The Reserve Bank of India’s (RBI) Monetary Policy Committee (MPC) is set to conclude its first meeting of the 2026-27 fiscal year this week. With global economic tensions rising and domestic inflation remaining “sticky,” all eyes are on Governor Shaktikanta Das. Most financial analysts and economists predict that the RBI will maintain a “Status Quo,” keeping the Repo Rate unchanged at 6.5%.
1. The Current Economic Context
Since early 2023, the RBI has kept the repo rate at 6.5%. While there were hopes for a rate cut in mid-2026, new global challenges have emerged:
- Crude Oil Surge: The ongoing “semi-blockade” of the Strait of Hormuz has pushed global crude prices toward $110 per barrel. For a country like India, which imports over 80% of its oil, this is a direct threat to price stability.
- Currency Pressure: The Indian Rupee is facing depreciation pressure against the US Dollar, currently trading near the ₹93 mark. A rate cut now could further weaken the Rupee.
2. Why the Repo Rate Matters to You
The Repo Rate is the rate at which the RBI lends money to commercial banks. Any change here has a “domino effect” on your pocket:
- Home & Car Loans: If the rate remains at 6.5%, EMIs on floating-rate home loans and car loans are unlikely to decrease.

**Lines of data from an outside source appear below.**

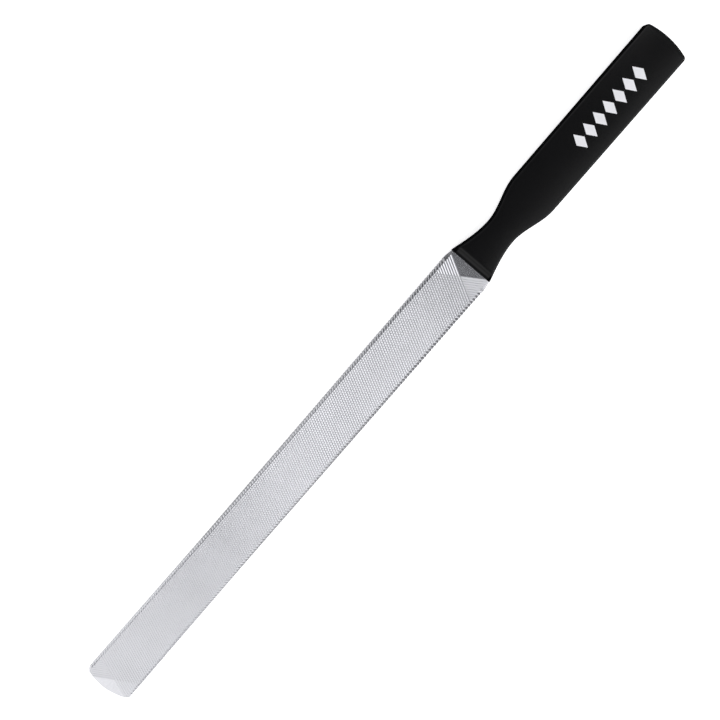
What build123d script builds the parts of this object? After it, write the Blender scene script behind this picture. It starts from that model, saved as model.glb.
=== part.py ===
"""Flat file: a double-cut steel blade held in a moulded plastic handle.

Millimetres. +X runs from the blade's tip to the handle's end, +Y across the
blade and +Z up through its faces. The origin is the middle of the object's
footprint, level with the underside of the handle.

The blade is one flat steel blank: a parallel body with bevelled edges and a
bowed tip, two shoulders that meet the handle, and a narrow tang with locking
holes. The handle is moulded round the tang, so its plastic fills the holes.
"""

import os

from build123d import *

os.makedirs("parts", exist_ok=True)

# ---------------------------------------------------------------- overall
OVERALL_LENGTH = 185.0
HANDLE_LENGTH = 59.0

# ------------------------------------------------------------------ blade
BLADE_THICKNESS = 1.6
TIP_WIDTH = 11.6
HEEL_WIDTH = 11.0
FLARE_LENGTH = 45.0  # the body widens towards the tip over this length
TIP_BOW = 1.65  # how far the middle of the tip stands ahead of its corners
TIP_CORNER_RADIUS = 0.5
BEVEL_WIDTH = 0.75  # edge bevel, measured across the face
BEVEL_DEPTH = 0.45  # edge bevel, measured through the thickness
SHOULDER_LENGTH = 2.6  # plain length between the edge teeth and the handle
SHOULDER_INSET = 0.35  # how far each shoulder draws in towards the handle

# ------------------------------------------------------------------- tang
TANG_WIDTH = 4.2
TANG_ROOT_RADIUS = 0.6
TANG_END_COVER = 16.0  # plastic beyond the end of the tang
TANG_HOLE_DIAMETER = 2.0
TANG_HOLE_COUNT = 2
TANG_HOLE_INSET = 5.0  # from the tang's end to the middle of the last hole
TANG_HOLE_PITCH = 10.0

# ----------------------------------------------------------------- handle
HANDLE_WIDTH = 10.5
HANDLE_THICKNESS = 3.2
WAIST_WIDTH = 6.45
WAIST_DISTANCE = 9.5  # from the handle's front to its narrowest place
SWELL_DISTANCE = 19.5  # from the handle's front to its full width
NECK_SLOPE = 0.30  # fall of each side per unit of length at the front
END_BOW = 0.55  # how far the middle of the end stands behind its corners
END_CORNER_RADIUS = 0.8
EDGE_RADIUS = 0.45  # rounding round the two faces
LIP_LENGTH = 0.55  # steep first slope of the front
LIP_RISE = 0.45
NOSE_LENGTH = 1.05  # gentle second slope, up to the face

# ----------------------------------------------------------- printed mark
MARK_LENGTH = 20.0
MARK_HEIGHT = 4.0
MARK_COUNT = 7
MARK_FILL = 0.8  # share of each lozenge's pitch that is printed
MARK_END_DISTANCE = 17.3  # from the handle's end to the middle of the mark
MARK_THICKNESS = 0.04

# -------------------------------------------------------- derived places
TIP_X = -OVERALL_LENGTH / 2
END_X = OVERALL_LENGTH / 2
FRONT_X = END_X - HANDLE_LENGTH
FLARE_X = TIP_X + FLARE_LENGTH
SHOULDER_X = FRONT_X - SHOULDER_LENGTH
TANG_END_X = END_X - TANG_END_COVER
MID_Z = HANDLE_THICKNESS / 2
FRONT_WIDTH = HEEL_WIDTH - 2 * SHOULDER_INSET


def edge_section(x, width):
    """Six-sided section of the blade's body at x: two faces, four bevels."""
    face = width / 2 - BEVEL_WIDTH
    land = BLADE_THICKNESS / 2 - BEVEL_DEPTH
    half = BLADE_THICKNESS / 2
    corners = [
        (-width / 2, -land),
        (-face, -half),
        (face, -half),
        (width / 2, -land),
        (width / 2, land),
        (face, half),
        (-face, half),
        (-width / 2, land),
    ]
    plane = Plane(origin=(x, 0, MID_Z), x_dir=(0, 1, 0), z_dir=(1, 0, 0))
    return plane * make_face(Polyline(*corners, close=True))


def slab(outline, thickness):
    """Closed plan outline, thickened equally to both sides of the mid-plane."""
    face = Pos(0, 0, MID_Z) * make_face(outline)
    return extrude(face, thickness / 2, both=True)


def tip_outline():
    """Plan of the body's bowed tip, carried straight back to the shoulders."""
    half = TIP_WIDTH / 2
    corner_x = TIP_X + TIP_BOW
    bow = ThreePointArc((corner_x, half), (TIP_X, 0), (corner_x, -half))
    sides = Polyline((corner_x, -half), (SHOULDER_X, -half), (SHOULDER_X, half), (corner_x, half))
    return bow + sides


def make_blade():
    """Bevelled body, drawn-in shoulders and a tang with locking holes."""
    stations = ((TIP_X, TIP_WIDTH), (FLARE_X, HEEL_WIDTH), (SHOULDER_X, HEEL_WIDTH))
    bevelled = loft([edge_section(x, width) for x, width in stations], ruled=True)
    plan = slab(tip_outline(), BLADE_THICKNESS)
    corners = plan.edges().filter_by(Axis.Z).group_by(Axis.X)[0]
    body = bevelled & fillet(corners, TIP_CORNER_RADIUS)

    shoulder = slab(
        Polyline(
            (SHOULDER_X, HEEL_WIDTH / 2),
            (FRONT_X, FRONT_WIDTH / 2),
            (FRONT_X, -FRONT_WIDTH / 2),
            (SHOULDER_X, -HEEL_WIDTH / 2),
            close=True,
        ),
        BLADE_THICKNESS,
    )
    root = TANG_WIDTH / 2 + TANG_ROOT_RADIUS
    tang = slab(
        Line((FRONT_X, -root), (FRONT_X, root))
        + RadiusArc((FRONT_X, root), (FRONT_X + TANG_ROOT_RADIUS, TANG_WIDTH / 2), -TANG_ROOT_RADIUS)
        + Polyline(
            (FRONT_X + TANG_ROOT_RADIUS, TANG_WIDTH / 2),
            (TANG_END_X, TANG_WIDTH / 2),
            (TANG_END_X, -TANG_WIDTH / 2),
            (FRONT_X + TANG_ROOT_RADIUS, -TANG_WIDTH / 2),
        )
        + RadiusArc((FRONT_X + TANG_ROOT_RADIUS, -TANG_WIDTH / 2), (FRONT_X, -root), -TANG_ROOT_RADIUS),
        BLADE_THICKNESS,
    )
    for index in range(TANG_HOLE_COUNT):
        x = TANG_END_X - TANG_HOLE_INSET - index * TANG_HOLE_PITCH
        tang -= Pos(x, 0, MID_Z) * Cylinder(TANG_HOLE_DIAMETER / 2, 2 * BLADE_THICKNESS)
    return body + shoulder + tang


def handle_side(side):
    """One long side of the handle's plan: neck, waist, swell and grip."""
    waist_x = FRONT_X + WAIST_DISTANCE
    swell_x = FRONT_X + SWELL_DISTANCE
    curve = Spline(
        (FRONT_X, side * FRONT_WIDTH / 2),
        (waist_x, side * WAIST_WIDTH / 2),
        (swell_x, side * HANDLE_WIDTH / 2),
        tangents=[(1, -side * NECK_SLOPE), (1, 0), (1, 0)],
    )
    grip = Line((swell_x, side * HANDLE_WIDTH / 2), (END_X - END_BOW, side * HANDLE_WIDTH / 2))
    return curve + grip


def front_relief():
    """What the two front slopes remove above the blade, as a solid."""
    step = (HANDLE_THICKNESS - BLADE_THICKNESS) / 2
    lip_x = FRONT_X + LIP_LENGTH
    base = BLADE_THICKNESS / 2
    profile = Polyline(
        (FRONT_X, base),
        (lip_x, base + min(LIP_RISE, step)),
        (lip_x + NOSE_LENGTH, base + step),
        (lip_x + NOSE_LENGTH, base + 2 * step),
        (FRONT_X - LIP_LENGTH, base + 2 * step),
        (FRONT_X - LIP_LENGTH, base),
        close=True,
    )
    plane = Plane(origin=(0, 0, MID_Z), x_dir=(1, 0, 0), z_dir=(0, -1, 0))
    return extrude(plane * make_face(profile), HEEL_WIDTH, both=True)


def make_handle(blade):
    """Waisted grip with rounded edges, moulded round the blade's tang."""
    half = HANDLE_WIDTH / 2
    corner_x = END_X - END_BOW
    front = Line((FRONT_X, -FRONT_WIDTH / 2), (FRONT_X, FRONT_WIDTH / 2))
    end = ThreePointArc((corner_x, half), (END_X, 0), (corner_x, -half))
    body = slab(front + handle_side(1) + end + handle_side(-1), HANDLE_THICKNESS)
    body = fillet(body.edges().filter_by(Axis.Z).group_by(Axis.X)[-1], END_CORNER_RADIUS)
    rims = [
        edge
        for face in (body.faces().sort_by(Axis.Z)[0], body.faces().sort_by(Axis.Z)[-1])
        for edge in face.edges()
        if edge.center().X > FRONT_X + EDGE_RADIUS
    ]
    body = fillet(rims, EDGE_RADIUS)
    relief = front_relief()
    body -= relief
    body -= mirror(relief, Plane(origin=(0, 0, MID_Z), z_dir=(0, 0, 1)))
    return body - blade


def make_mark():
    """Row of plain printed lozenges on the handle's upper face."""
    pitch = MARK_LENGTH / MARK_COUNT
    half_width = pitch * MARK_FILL / 2
    half_height = MARK_HEIGHT / 2
    lozenge = make_face(
        Polyline((half_width, 0), (0, half_height), (-half_width, 0), (0, -half_height), close=True)
    )
    film = extrude(lozenge, MARK_THICKNESS)
    first_x = END_X - MARK_END_DISTANCE - pitch * (MARK_COUNT - 1) / 2
    return Compound(
        children=[Pos(first_x + i * pitch, 0, HANDLE_THICKNESS) * film for i in range(MARK_COUNT)]
    )


blade = make_blade()
handle = make_handle(blade)
printed_mark = make_mark()

for name, shape in (("blade", blade), ("handle", handle), ("printed_mark", printed_mark)):
    export_step(shape, f"parts/{name}.step")
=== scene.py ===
"""Flat file: a steel blade with crossed cuts, moulded into a waisted plastic handle.

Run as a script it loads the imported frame, builds each piece round it and sets
the whole on a pale floor. Everything is in metres, in the frame's own axes: +X
from the blade's tip to the handle's end, +Y across, +Z up through the faces.
"""

import math

import bmesh
import bpy
import numpy as np
from bpy.props import FloatProperty, FloatVectorProperty, PointerProperty
from mathutils import Matrix, Vector


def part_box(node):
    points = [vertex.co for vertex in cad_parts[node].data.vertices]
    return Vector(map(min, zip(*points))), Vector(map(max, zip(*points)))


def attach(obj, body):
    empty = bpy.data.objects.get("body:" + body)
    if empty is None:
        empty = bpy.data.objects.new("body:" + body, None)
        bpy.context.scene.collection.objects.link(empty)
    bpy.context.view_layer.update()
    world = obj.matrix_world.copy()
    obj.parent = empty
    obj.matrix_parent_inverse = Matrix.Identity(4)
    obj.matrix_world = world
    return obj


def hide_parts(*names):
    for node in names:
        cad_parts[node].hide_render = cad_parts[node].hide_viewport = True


bl_info = {
    "name": "Flat File",
    "version": (1, 0, 0),
    "blender": (4, 5, 0),
    "location": "3D View > Sidebar > Flat File",
    "description": "Builds a flat file with real teeth round its packed frame",
    "category": "Add Mesh",
}

MM = 0.001
BODY = "root"

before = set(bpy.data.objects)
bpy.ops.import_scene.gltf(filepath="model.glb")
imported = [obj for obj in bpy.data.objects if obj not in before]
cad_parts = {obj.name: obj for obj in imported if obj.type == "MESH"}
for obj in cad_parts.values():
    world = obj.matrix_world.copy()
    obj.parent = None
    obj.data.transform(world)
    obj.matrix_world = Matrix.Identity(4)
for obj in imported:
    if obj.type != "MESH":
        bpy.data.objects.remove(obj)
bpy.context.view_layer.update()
BLADE_LOW, BLADE_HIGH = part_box("blade")
HANDLE_LOW, HANDLE_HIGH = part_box("handle")

TIP_X = BLADE_LOW.x
TANG_END_X = BLADE_HIGH.x
FRONT_X = HANDLE_LOW.x
END_X = HANDLE_HIGH.x
MID_Z = (BLADE_LOW.z + BLADE_HIGH.z) / 2
HALF_BLADE = (BLADE_HIGH.z - BLADE_LOW.z) / 2
HALF_HANDLE = (HANDLE_HIGH.z - HANDLE_LOW.z) / 2


def size(name, description, millimetres):
    """A length property whose default is given in millimetres."""
    return FloatProperty(
        name=name, description=description, default=millimetres * MM, unit="LENGTH", precision=6
    )


def angle(name, description, degrees):
    """An angle property whose default is given in degrees."""
    return FloatProperty(
        name=name, description=description, default=math.radians(degrees), subtype="ANGLE"
    )


def colour(name, description, value):
    """A linear colour property."""
    return FloatVectorProperty(
        name=name, description=description, default=value, subtype="COLOR", min=0.0, max=1.0
    )


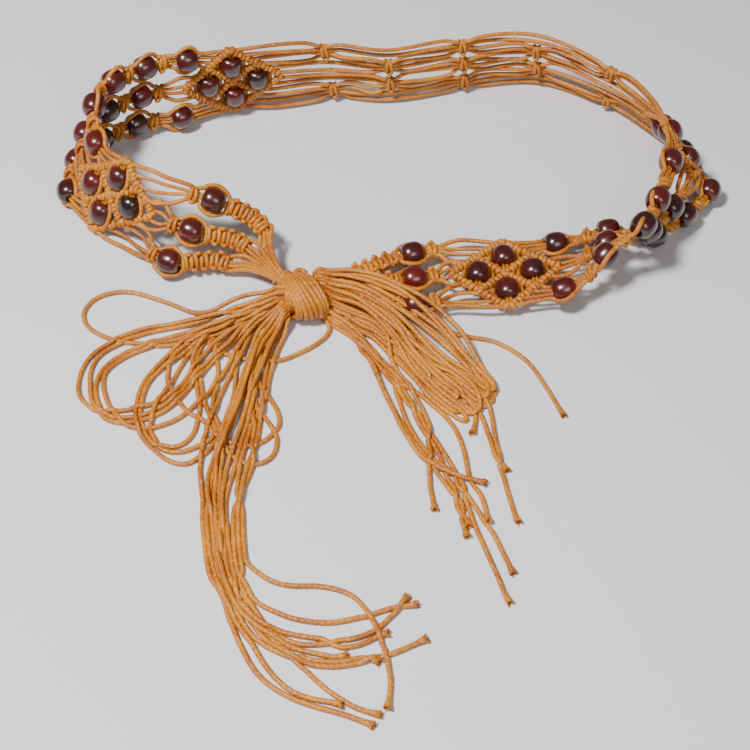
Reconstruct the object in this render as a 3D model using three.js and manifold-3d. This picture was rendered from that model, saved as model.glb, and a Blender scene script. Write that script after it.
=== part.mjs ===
// A macrame rope belt: twelve waxed cords knotted into a band with wooden beads, tied in front with a
// wrapped bow whose loops and tails lie on the surface. Millimetres, +Z up, resting on z = 0.
// The band is worked flat, in (u along, v up, w through) coordinates, and then stood up in its loop.
import * as THREE from 'three';
import { mergeVertices } from 'three/addons/utils/BufferGeometryUtils.js';
import Module from 'manifold-3d';

const LOOP_WIDTH = 340; // of the closed loop, left to right
const LOOP_DEPTH = 165; // of the closed loop, front to back
const BAND_HEIGHT = 46; // from edge cord to edge cord, where the band stands relaxed
const CORD = 2; // waxed cord
const CORDS = 12; // across the band
const PAIR = 3; // two cords side by side
const SINNET_WIDTH = 9.6; // a square-knot sinnet of four cords
const SINNET_THICK = 4.4;
const SINNET_LENGTH = 22;
const BAR = 3.8; // a bar of double half hitches
const LATTICE_HALF_LENGTH = 26;
const LATTICE_HALF_HEIGHT = 22;
const BEAD_DIAMETER = 12;
const BEAD_LENGTH = 11;
const BEAD_BORE = 4.2;
const CORE = 1.8; // the cords that run through a bead's bore
const SQUARE_KNOT_WIDTH = 6.4;
const SQUARE_KNOT_LENGTH = 5;
const ROW_SPACING = 16.4; // between neighbouring rows of a chain of beads
const GAP = 0.3; // between neighbouring pieces

const WRAP_LENGTH = 19; // the wrapped knot, along the cords that it holds
const WRAP_WIDTH = 27;
const WRAP_HEIGHT = 20;
const WRAP_TURNS = 8;
const WRAP_TURN_DEPTH = 1; // how deep the groove between two turns is
const WRAP_SINK = 1.6; // how far the knot's underside is pressed flat
const WRAP_ANGLE = 12; // degrees, of the knot's axis from the X axis
const WRAP_CENTRE = new THREE.Vector3(-34, 40, 0);

const LOCK = 5.6; // a lock of cords of the bow or the tails
const THIN_LOCK = 3.6; // a lock of one or two cords
const LOCK_STEP = 14; // between two rings of faces, here and below
const NET_STEP = 22;
const FRAME_STEP = 4.6;
const CORD_SIDES = 5;
const LOCK_SIDES = 5;
const BEAD_SIDES = 10;

const CORD_COLOUR = 0xc2832f;
const BEAD_COLOUR = 0x4a1512;

// Stations round the loop, from the knot by the left, the back and the right to the knot again. The
// lower and the upper edge of the band: x as a share of LOOP_WIDTH from the middle of the loop,
// y as a share of LOOP_DEPTH from the front, z as a share of BAND_HEIGHT.
const STATIONS = [
  // name             lower x, y, z              upper x, y, z
  ['knot left', [-0.138, 0.036, 0.2], [-0.135, 0.066, 0.3]],
  ['sinnet left', [-0.241, 0.147, 0.09], [-0.165, 0.272, 0.4]],
  ['beads left', [-0.314, 0.127, 0.1], [-0.227, 0.311, 0.68]],
  ['fan left', [-0.38, 0.266, 0.03], [-0.314, 0.319, 0.86]],
  ['lattice front left', [-0.424, 0.325, 0.03], [-0.356, 0.376, 0.87]],
  ['left end', [-0.475, 0.455, 0.04], [-0.402, 0.494, 0.87]],
  ['chain left', [-0.459, 0.637, 0.03], [-0.41, 0.672, 1.04]],
  ['chain left back', [-0.384, 0.764, 0.03], [-0.348, 0.783, 1.08]],
  ['chain left far', [-0.324, 0.788, 0.03], [-0.297, 0.815, 1.08]],
  ['lattice back left', [-0.234, 0.884, 0.03], [-0.232, 0.845, 1.01]],
  ['back 0', [-0.168, 0.904, 0.03], [-0.163, 0.878, 0.99]],
  ['back 1', [-0.077, 0.945, 0.03], [-0.095, 0.915, 0.91]],
  ['back 2', [0.012, 0.935, 0.03], [0.004, 0.9, 0.85]],
  ['back 3', [0.129, 0.992, 0.03], [0.118, 0.958, 0.85]],
  ['back 4', [0.247, 1.018, 0.03], [0.232, 0.976, 0.84]],
  ['back 5', [0.351, 0.9, 0.03], [0.341, 0.822, 0.82]],
  ['corner right', [0.418, 0.75, 0.03], [0.387, 0.664, 0.85]],
  ['lattice back right', [0.462, 0.625, 0.04], [0.4, 0.558, 0.84]],
  ['right end', [0.491, 0.478, 0.07], [0.394, 0.44, 0.8]],
  ['chain right', [0.445, 0.372, 0.07], [0.366, 0.247, 0.8]],
  ['chain right mid', [0.382, 0.281, 0.07], [0.338, 0.11, 0.83]],
  ['chain right near', [0.329, 0.323, 0.1], [0.3, 0.068, 0.56]],
  ['chain right far', [0.256, 0.284, 0.12], [0.256, -0.006, 0.28]],
  ['lattice front right', [0.165, 0.249, 0.15], [0.168, -0.024, 0.15]],
  ['fan right', [0.096, 0.252, 0.15], [0.094, -0.027, 0.15]],
  ['beads right', [0.037, 0.23, 0.16], [0.042, -0.06, 0.2]],
  ['sinnet right', [-0.038, 0.135, 0.16], [-0.035, 0.0, 0.2]],
  ['knot right', [-0.08, 0.085, 0.12], [-0.077, 0.045, 0.17]],
];
const LOOP_MIDDLE_X = 5;
const LOOP_FRONT_Y = 38;

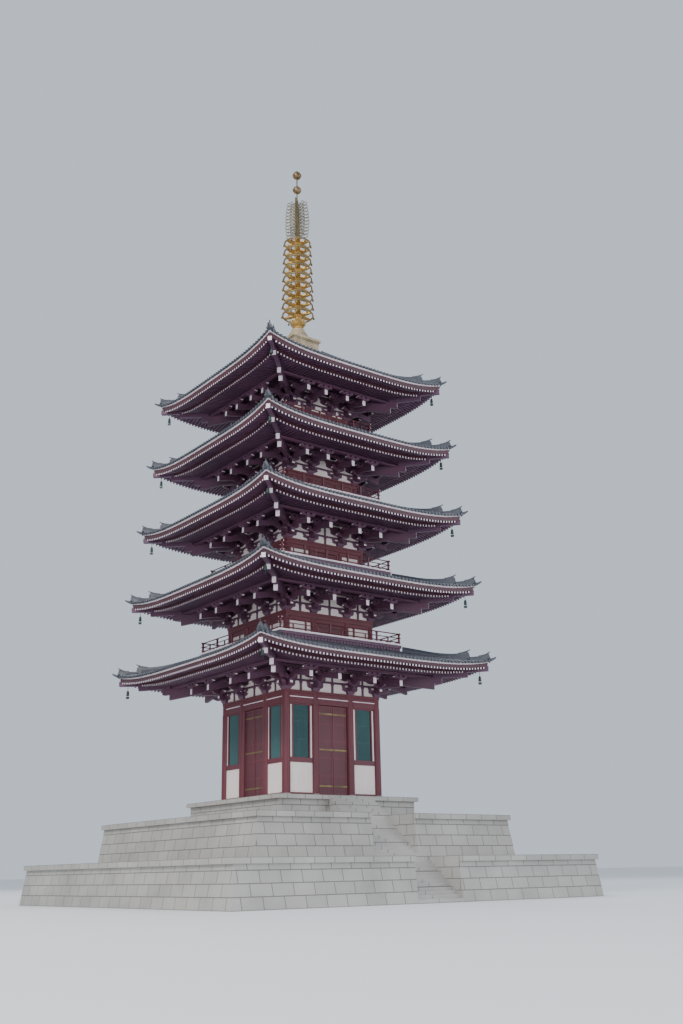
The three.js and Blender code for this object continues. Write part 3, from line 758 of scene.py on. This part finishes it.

- Fixed Deposits (FDs): Steady repo rates mean that banks will continue to offer attractive interest rates on FDs, which is good news for senior citizens and conservative savers.
- Stock Market Impact: The market has already “priced in” a status quo. However, any aggressive commentary (hawkish tone) from the Governor regarding future inflation could lead to short-term volatility in banking and realty stocks.
3. The Inflation “Elephant” in the Room
RBI Governor Shaktikanta Das has famously described inflation as the “elephant in the room.”
- Target vs. Reality: The RBI’s target is 4%, but retail inflation (CPI) has been hovering around 4.8% to 5.1% due to rising food prices and supply chain disruptions.
- Food Inflation: Unseasonal rains in North India and heatwaves in the South have impacted crop yields, keeping vegetable and cereal prices high.
4. Expert Predictions: What to Expect?
| Expert/Agency | Prediction | Reasoning |
|---|---|---|
| SBI Research | Status Quo (6.5%) | Focus on stabilizing the Rupee. |
| Morgan Stanley | Status Quo (6.5%) | Global oil price volatility. |
| Bloomberg Poll | 90% chance of No Change | Inflation |
5. When will the official announcement happen?
The official statement from the RBI Governor is expected on April 9, 2026, at 10:00 A.M. IST.
Frequently Asked Questions (FAQ)
Q1. What is the Repo Rate?
The Repo Rate is the interest rate at which the Reserve Bank of India lends money to commercial banks. It is a key tool used by the RBI to control inflation.
Q2. When can we expect a rate cut?
Most economists believe a rate cut might only be possible in the third quarter (Q3) of 2026, provided inflation falls below 4.5% and global oil prices stabilize.
Q3. How does a high repo rate affect the common man?
A high repo rate makes borrowing expensive (higher EMIs) but makes saving more profitable (higher FD interest rates). It is used to reduce the flow of money in the economy to bring down high prices.